---------- PROVIDED RECORDS ----------
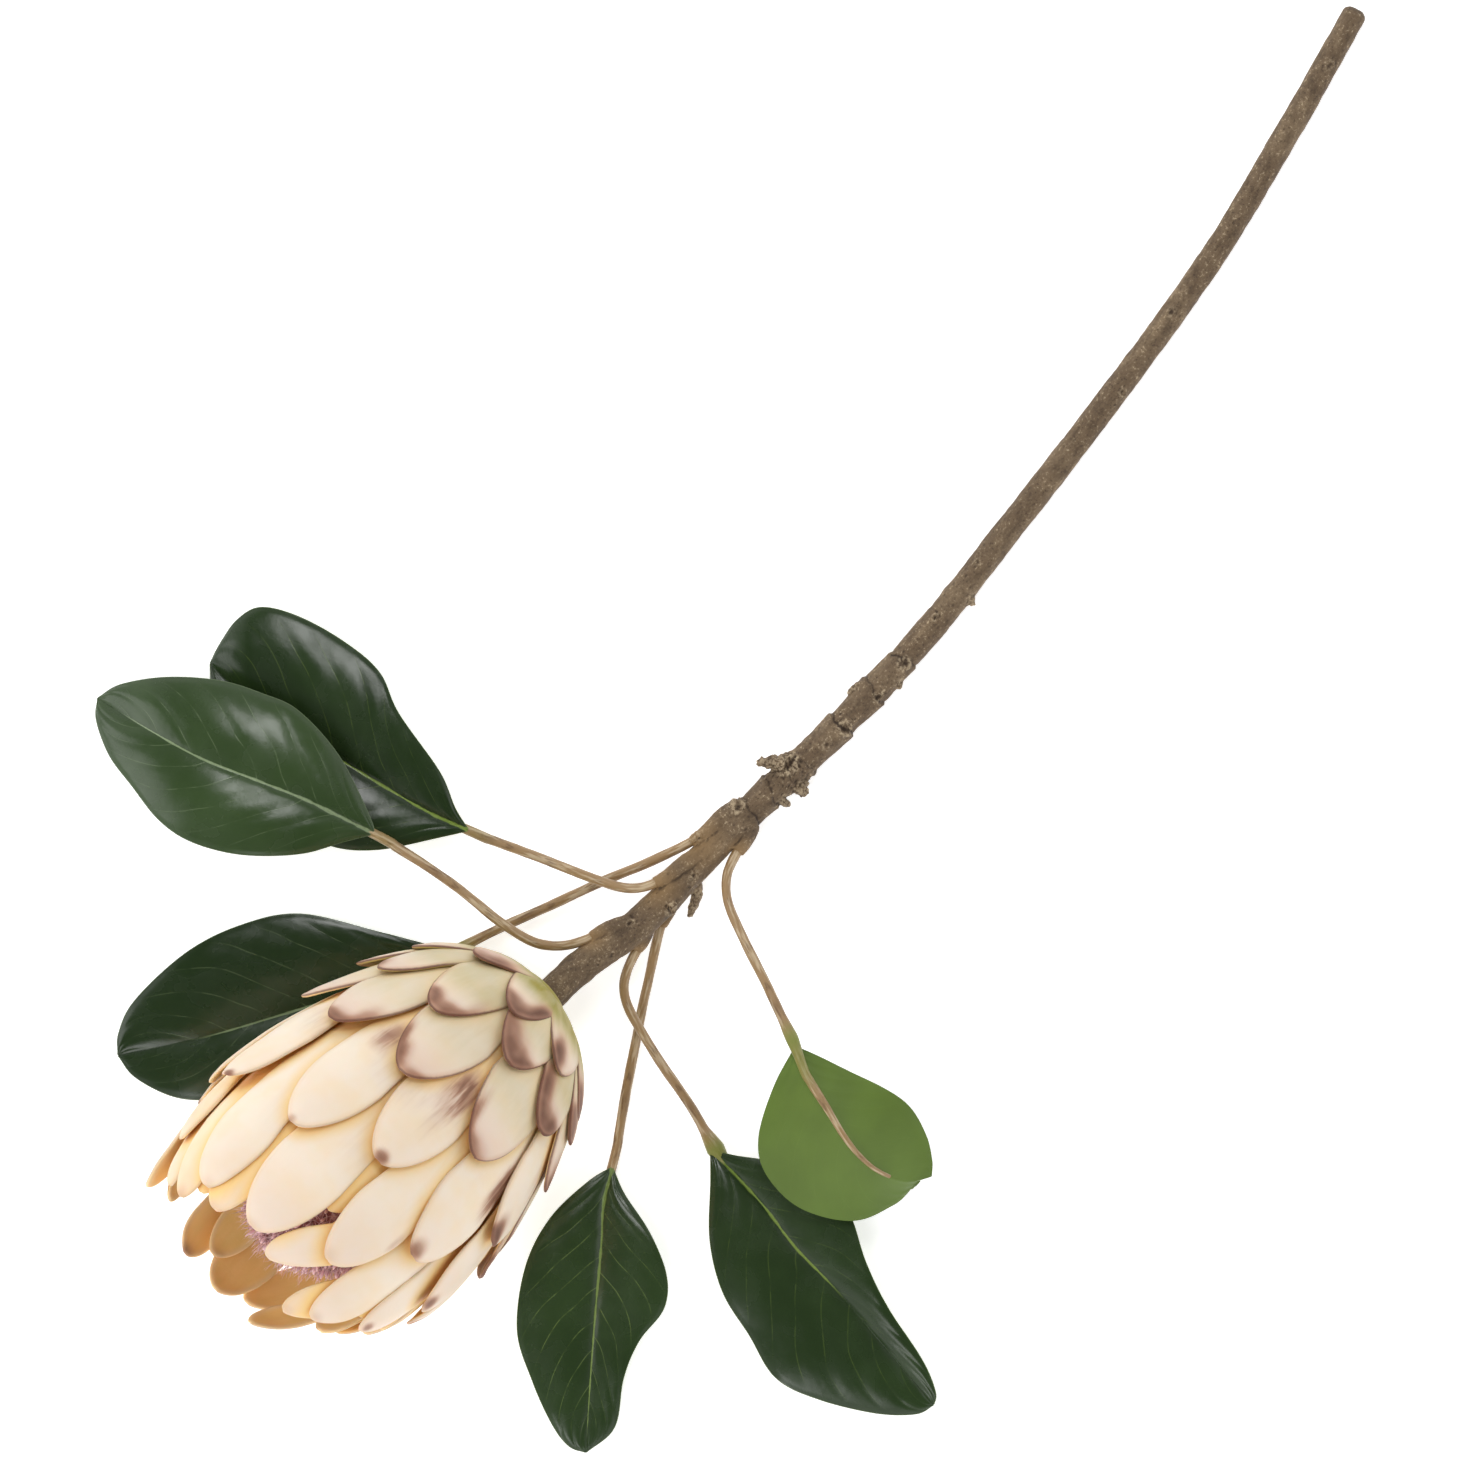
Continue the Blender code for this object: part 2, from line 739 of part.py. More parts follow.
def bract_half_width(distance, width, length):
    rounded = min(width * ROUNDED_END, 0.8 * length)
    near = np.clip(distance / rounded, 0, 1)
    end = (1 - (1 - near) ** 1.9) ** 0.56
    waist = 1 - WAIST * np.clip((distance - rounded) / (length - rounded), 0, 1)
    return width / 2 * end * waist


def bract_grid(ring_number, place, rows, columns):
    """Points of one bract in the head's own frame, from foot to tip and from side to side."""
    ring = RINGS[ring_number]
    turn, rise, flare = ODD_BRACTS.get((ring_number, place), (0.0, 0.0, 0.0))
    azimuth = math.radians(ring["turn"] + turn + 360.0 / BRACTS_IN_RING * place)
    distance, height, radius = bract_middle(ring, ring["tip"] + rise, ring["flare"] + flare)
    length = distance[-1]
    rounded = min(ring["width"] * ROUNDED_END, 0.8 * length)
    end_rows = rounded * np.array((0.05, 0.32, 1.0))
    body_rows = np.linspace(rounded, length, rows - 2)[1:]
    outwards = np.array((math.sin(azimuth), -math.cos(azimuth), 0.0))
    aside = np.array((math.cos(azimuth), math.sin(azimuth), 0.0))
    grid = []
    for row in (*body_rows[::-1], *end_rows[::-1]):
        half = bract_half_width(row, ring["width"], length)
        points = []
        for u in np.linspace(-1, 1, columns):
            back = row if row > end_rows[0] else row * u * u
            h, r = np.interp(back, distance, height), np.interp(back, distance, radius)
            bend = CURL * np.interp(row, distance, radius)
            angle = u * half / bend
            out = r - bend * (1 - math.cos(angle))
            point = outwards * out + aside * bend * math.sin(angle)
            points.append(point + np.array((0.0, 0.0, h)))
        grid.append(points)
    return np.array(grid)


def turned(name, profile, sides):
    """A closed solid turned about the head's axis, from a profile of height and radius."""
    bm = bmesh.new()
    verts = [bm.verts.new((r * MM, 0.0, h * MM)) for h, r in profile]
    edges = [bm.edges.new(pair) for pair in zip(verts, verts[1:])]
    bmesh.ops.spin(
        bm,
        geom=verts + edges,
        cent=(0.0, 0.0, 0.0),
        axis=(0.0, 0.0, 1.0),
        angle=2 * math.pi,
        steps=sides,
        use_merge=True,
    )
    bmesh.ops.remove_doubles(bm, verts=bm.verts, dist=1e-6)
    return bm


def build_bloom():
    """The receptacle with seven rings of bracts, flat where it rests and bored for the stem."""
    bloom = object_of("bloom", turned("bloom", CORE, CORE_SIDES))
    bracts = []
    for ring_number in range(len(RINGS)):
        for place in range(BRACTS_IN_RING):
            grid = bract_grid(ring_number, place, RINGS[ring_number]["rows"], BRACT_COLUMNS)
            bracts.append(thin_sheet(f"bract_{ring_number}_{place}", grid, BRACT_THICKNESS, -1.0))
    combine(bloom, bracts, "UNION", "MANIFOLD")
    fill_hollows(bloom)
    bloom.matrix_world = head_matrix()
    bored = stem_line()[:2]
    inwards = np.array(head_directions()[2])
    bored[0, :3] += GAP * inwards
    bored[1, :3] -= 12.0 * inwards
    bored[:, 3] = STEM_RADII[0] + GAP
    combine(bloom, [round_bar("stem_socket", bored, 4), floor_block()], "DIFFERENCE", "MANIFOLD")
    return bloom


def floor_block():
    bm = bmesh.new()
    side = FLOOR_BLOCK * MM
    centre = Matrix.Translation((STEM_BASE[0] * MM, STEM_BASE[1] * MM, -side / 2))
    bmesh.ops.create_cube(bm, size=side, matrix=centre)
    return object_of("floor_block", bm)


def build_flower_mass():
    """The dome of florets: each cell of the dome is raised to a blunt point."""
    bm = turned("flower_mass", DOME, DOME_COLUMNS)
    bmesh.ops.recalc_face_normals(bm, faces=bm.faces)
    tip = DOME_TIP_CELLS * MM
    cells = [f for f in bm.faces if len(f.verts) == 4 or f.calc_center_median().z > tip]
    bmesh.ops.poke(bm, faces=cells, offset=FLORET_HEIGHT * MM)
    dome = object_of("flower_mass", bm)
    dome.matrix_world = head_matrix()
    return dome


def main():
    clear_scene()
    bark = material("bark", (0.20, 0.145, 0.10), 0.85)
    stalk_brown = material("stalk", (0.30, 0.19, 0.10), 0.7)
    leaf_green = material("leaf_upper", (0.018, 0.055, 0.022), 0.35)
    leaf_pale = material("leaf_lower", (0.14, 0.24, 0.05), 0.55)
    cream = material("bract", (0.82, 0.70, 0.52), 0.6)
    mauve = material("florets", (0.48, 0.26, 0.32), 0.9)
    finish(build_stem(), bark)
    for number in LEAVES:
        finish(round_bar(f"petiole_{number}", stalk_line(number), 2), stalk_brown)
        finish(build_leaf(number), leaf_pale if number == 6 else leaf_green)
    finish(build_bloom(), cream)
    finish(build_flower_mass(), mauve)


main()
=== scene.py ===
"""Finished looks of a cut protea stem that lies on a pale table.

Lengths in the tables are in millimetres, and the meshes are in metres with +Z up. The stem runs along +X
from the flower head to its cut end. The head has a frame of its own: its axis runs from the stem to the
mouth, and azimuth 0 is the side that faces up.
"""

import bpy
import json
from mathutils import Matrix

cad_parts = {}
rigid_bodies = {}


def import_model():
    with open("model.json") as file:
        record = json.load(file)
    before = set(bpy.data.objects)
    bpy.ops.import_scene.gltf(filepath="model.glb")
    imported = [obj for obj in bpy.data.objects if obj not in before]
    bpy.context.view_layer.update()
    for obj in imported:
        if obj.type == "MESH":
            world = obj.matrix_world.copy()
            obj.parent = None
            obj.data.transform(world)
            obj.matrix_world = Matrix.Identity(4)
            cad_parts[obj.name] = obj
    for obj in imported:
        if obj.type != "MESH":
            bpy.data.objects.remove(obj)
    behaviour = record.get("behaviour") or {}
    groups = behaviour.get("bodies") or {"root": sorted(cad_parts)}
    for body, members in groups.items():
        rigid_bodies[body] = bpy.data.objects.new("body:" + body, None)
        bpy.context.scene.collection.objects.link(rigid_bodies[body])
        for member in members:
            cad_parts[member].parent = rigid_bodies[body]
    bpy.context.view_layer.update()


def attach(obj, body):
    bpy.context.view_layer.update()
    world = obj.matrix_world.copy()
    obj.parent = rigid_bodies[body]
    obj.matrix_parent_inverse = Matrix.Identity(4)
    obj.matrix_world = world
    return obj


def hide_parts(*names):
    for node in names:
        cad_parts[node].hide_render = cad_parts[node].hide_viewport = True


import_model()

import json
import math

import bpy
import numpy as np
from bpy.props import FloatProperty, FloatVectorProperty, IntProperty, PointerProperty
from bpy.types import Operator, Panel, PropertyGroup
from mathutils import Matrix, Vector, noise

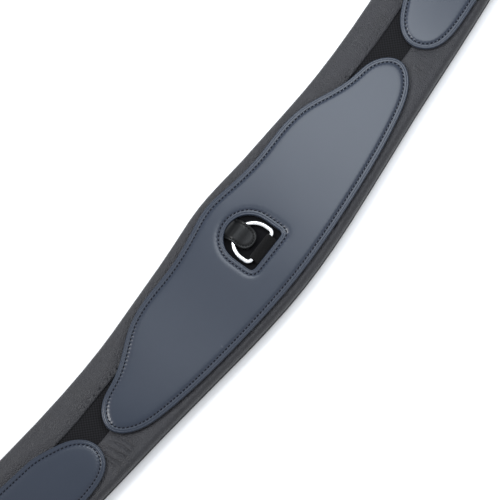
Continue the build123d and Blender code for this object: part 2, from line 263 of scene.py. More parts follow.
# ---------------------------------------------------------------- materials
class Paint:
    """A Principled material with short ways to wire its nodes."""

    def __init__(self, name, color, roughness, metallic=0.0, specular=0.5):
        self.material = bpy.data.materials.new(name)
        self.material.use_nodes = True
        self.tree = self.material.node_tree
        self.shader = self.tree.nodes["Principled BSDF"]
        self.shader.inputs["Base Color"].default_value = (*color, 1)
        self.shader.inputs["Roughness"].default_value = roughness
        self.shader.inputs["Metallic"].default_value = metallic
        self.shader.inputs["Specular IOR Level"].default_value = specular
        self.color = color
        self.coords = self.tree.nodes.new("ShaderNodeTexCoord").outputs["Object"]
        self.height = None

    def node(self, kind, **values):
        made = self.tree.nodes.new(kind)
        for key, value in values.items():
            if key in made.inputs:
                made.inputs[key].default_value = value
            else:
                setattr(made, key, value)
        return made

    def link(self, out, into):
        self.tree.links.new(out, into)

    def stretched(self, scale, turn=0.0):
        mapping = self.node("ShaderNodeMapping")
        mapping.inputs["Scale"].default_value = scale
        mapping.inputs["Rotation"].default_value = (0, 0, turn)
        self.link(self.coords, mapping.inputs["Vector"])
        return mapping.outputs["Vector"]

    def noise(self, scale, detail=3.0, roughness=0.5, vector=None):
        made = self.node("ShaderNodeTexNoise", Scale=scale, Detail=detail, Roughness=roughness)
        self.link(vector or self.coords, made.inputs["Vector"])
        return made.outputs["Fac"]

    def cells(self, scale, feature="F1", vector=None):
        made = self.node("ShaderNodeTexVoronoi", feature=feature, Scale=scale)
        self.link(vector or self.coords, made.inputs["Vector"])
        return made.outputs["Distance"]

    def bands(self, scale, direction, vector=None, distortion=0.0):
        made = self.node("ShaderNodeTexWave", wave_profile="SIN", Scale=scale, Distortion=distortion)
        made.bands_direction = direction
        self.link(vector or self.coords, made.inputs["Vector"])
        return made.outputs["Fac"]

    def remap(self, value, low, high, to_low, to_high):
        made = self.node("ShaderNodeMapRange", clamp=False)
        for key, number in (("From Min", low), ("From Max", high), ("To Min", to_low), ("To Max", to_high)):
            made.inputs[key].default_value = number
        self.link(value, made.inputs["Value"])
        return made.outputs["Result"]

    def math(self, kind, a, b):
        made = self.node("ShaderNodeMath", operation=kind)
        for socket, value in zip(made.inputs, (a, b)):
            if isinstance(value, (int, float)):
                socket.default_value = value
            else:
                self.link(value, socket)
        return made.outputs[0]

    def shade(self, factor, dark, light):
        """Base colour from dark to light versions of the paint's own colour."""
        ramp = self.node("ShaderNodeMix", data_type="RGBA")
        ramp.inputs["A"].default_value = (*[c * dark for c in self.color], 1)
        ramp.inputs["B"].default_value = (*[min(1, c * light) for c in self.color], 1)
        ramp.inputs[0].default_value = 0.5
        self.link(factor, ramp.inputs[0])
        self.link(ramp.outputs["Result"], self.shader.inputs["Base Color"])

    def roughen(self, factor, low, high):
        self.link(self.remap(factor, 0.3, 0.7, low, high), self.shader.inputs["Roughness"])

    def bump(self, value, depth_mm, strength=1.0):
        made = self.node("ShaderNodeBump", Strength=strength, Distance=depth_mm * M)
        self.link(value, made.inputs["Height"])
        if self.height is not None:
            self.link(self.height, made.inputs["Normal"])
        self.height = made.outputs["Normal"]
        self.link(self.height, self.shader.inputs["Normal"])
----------
Repeat only the lines above, from the first line of the entries through the line that contains "return np.array(grid)", including both ends.

■ WORKED SOLUTION:
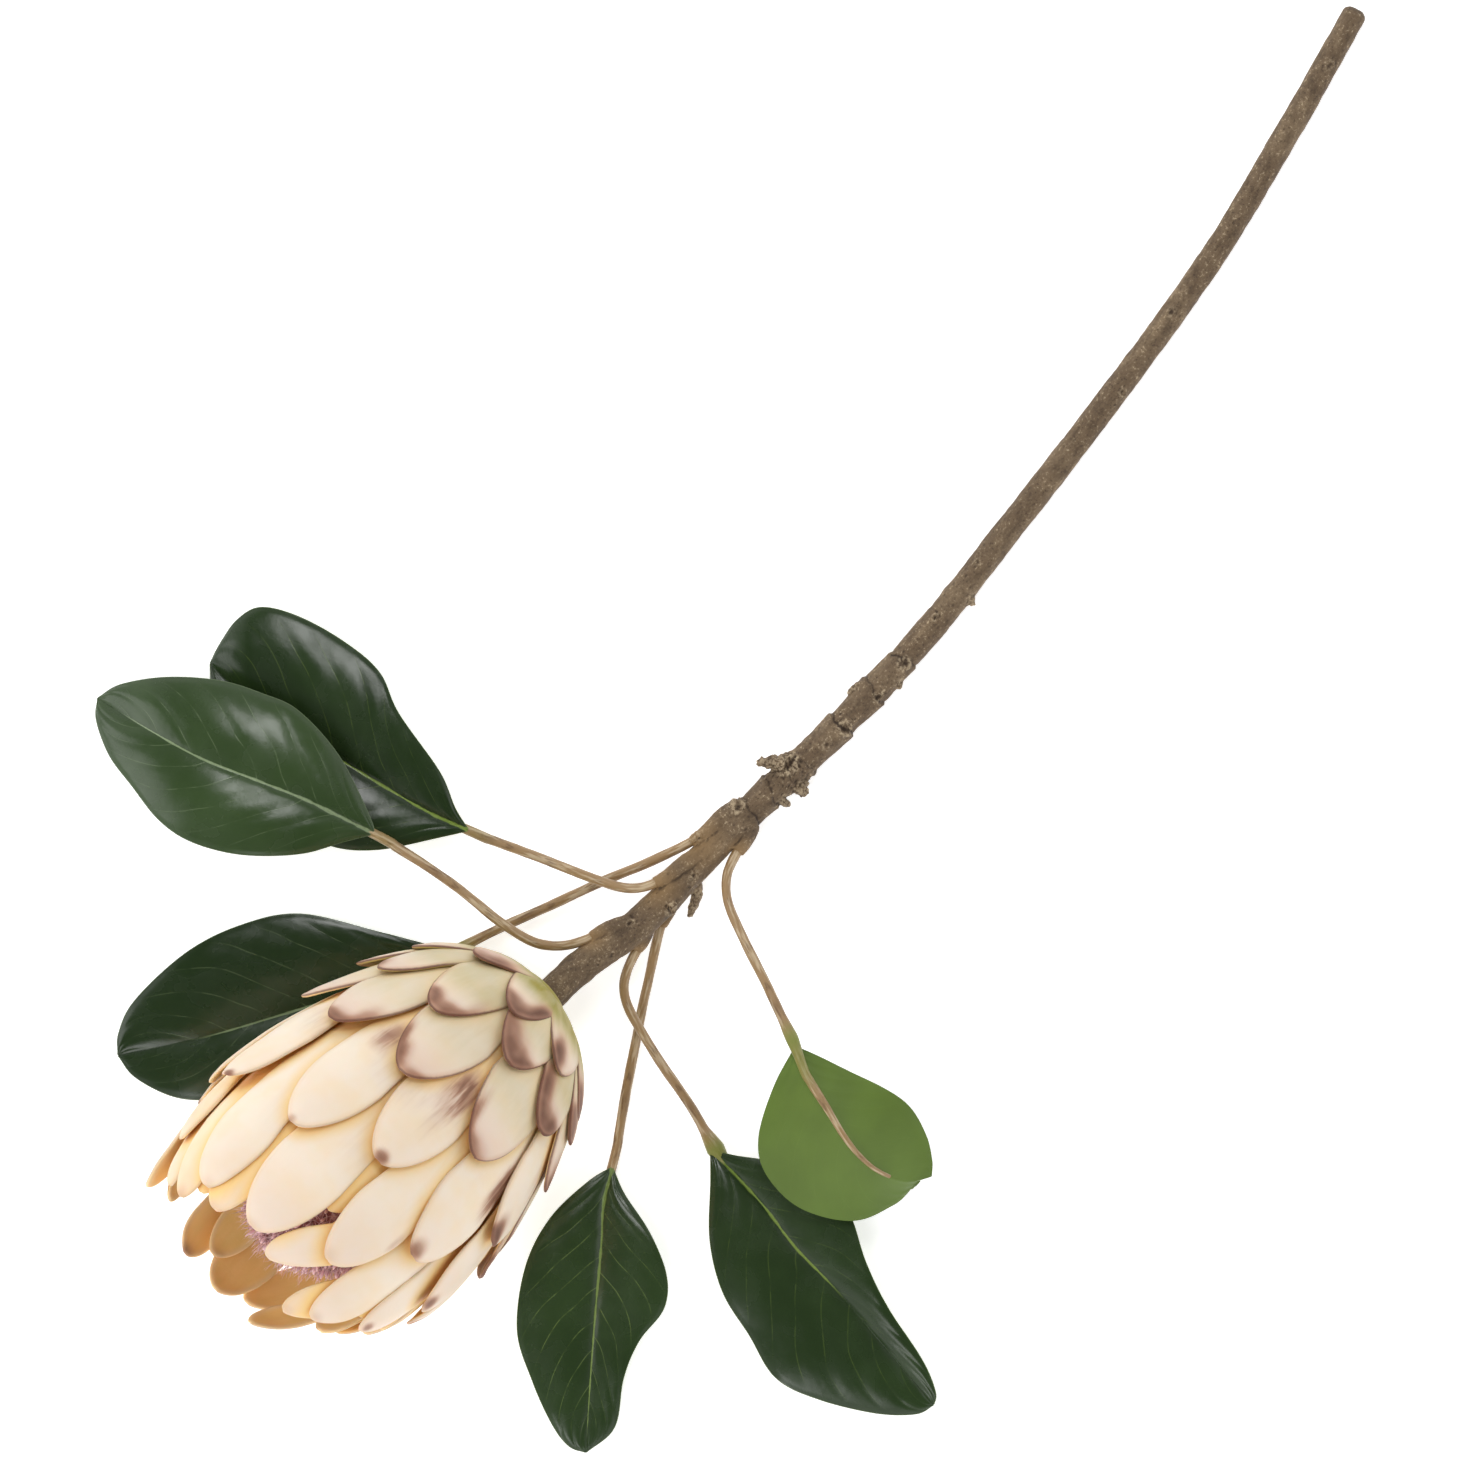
Continue the Blender code for this object: part 2, from line 739 of part.py. More parts follow.
def bract_half_width(distance, width, length):
    rounded = min(width * ROUNDED_END, 0.8 * length)
    near = np.clip(distance / rounded, 0, 1)
    end = (1 - (1 - near) ** 1.9) ** 0.56
    waist = 1 - WAIST * np.clip((distance - rounded) / (length - rounded), 0, 1)
    return width / 2 * end * waist


def bract_grid(ring_number, place, rows, columns):
    """Points of one bract in the head's own frame, from foot to tip and from side to side."""
    ring = RINGS[ring_number]
    turn, rise, flare = ODD_BRACTS.get((ring_number, place), (0.0, 0.0, 0.0))
    azimuth = math.radians(ring["turn"] + turn + 360.0 / BRACTS_IN_RING * place)
    distance, height, radius = bract_middle(ring, ring["tip"] + rise, ring["flare"] + flare)
    length = distance[-1]
    rounded = min(ring["width"] * ROUNDED_END, 0.8 * length)
    end_rows = rounded * np.array((0.05, 0.32, 1.0))
    body_rows = np.linspace(rounded, length, rows - 2)[1:]
    outwards = np.array((math.sin(azimuth), -math.cos(azimuth), 0.0))
    aside = np.array((math.cos(azimuth), math.sin(azimuth), 0.0))
    grid = []
    for row in (*body_rows[::-1], *end_rows[::-1]):
        half = bract_half_width(row, ring["width"], length)
        points = []
        for u in np.linspace(-1, 1, columns):
            back = row if row > end_rows[0] else row * u * u
            h, r = np.interp(back, distance, height), np.interp(back, distance, radius)
            bend = CURL * np.interp(row, distance, radius)
            angle = u * half / bend
            out = r - bend * (1 - math.cos(angle))
            point = outwards * out + aside * bend * math.sin(angle)
            points.append(point + np.array((0.0, 0.0, h)))
        grid.append(points)
    return np.array(grid)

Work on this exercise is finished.